But this pageant of faith is a disorienting spectacle indeed. Instead of reckoning with a starkly transformed global economy, or the crucial ways in which their core precepts have been rudely upended, conservative thinkers are reviving 70-odd-year-old talking points from the Liberty League — the network of rock-ribbed Roosevelt haters who clustered in corporate boardrooms and Chamber of Commerce lobbies during the Thirties — thereby, one supposes, to finish the job their ancestors started: discrediting the New Deal and its legacy once and for all.

… “Socialism” is now the liberal thought crime du jour, supplanting the anemic Nineties scourges of “political correctness,” tree-hugging and the like.

Consider the case of Jim DeMint, a U.S. senator from South Carolina, who has denounced President Obama as “the world’s greatest salesman of socialism”—and in the promotional rounds for his jeremiad Saving Freedom (subtitled—yes—“We Can Stop America’s Slide into Socialism”), this free market solon also suggested that counter-cyclical deficit spending was putting America “about where Germany was before World War II when they became a social democracy.”

… This, of course, is more than just chronological addlement. New Deal denialism, much like creationism, entails blotting out whole swaths of contradictory evidence — not merely the bulk of FDR’s contemporaneous record, but also the decades of growth and comparative stability that succeeded it. To get laissez-faire completely off the hook, however, the true New Deal denialist must go further, must strive to remake Roosevelt’s predecessor, Herbert Hoover, into a mad, wage-inflating social planner.

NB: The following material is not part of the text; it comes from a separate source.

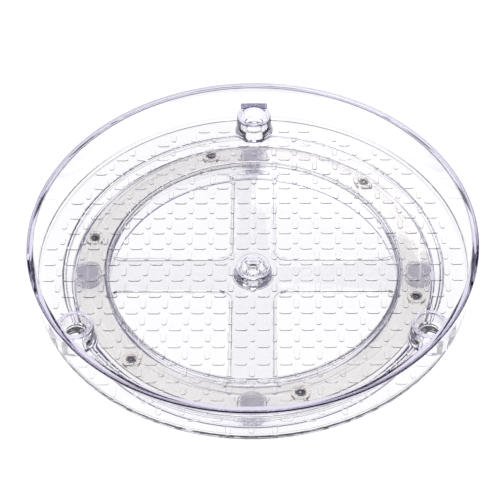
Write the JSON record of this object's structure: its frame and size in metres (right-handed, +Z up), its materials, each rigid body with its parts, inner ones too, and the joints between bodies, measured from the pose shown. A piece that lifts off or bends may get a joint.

No thesis this woolly can gain much of footing without a semi-respectable parentage, and most of the denialists’ big ideas come courtesy of Bloomberg columnist Amity Shlaes’ bestselling revisionist chronicle of the New Deal, The Forgotten Man. The 2007 book has launched an entire industry of New Deal denialism on the right … Shlaes remains the center of the New Deal denialist movement, and The Forgotten Man, for all its overt intellectual folly, bears close investigation, in the same way that None Dare Call It Treason is essential reading for chroniclers of postwar paranoia.

In its main outline, The Forgotten Man tells a very old story, a litany of complaint unaltered since Roosevelt’s heyday. …

Notes

President Bush Jr. was the both a big spender and big regulator — despite Republican disinformation — see “Bush’s Regulatory Kiss-Off“, Veronique de Rugy, Reason magazine, January 2009.

For more about conservatives’ attempts to revise the history of the Great Depression — and esp Amity Shlaes’ The Forgotten Man: A New History of the Great Depression, see An important and politically significant guide to the Great Depression.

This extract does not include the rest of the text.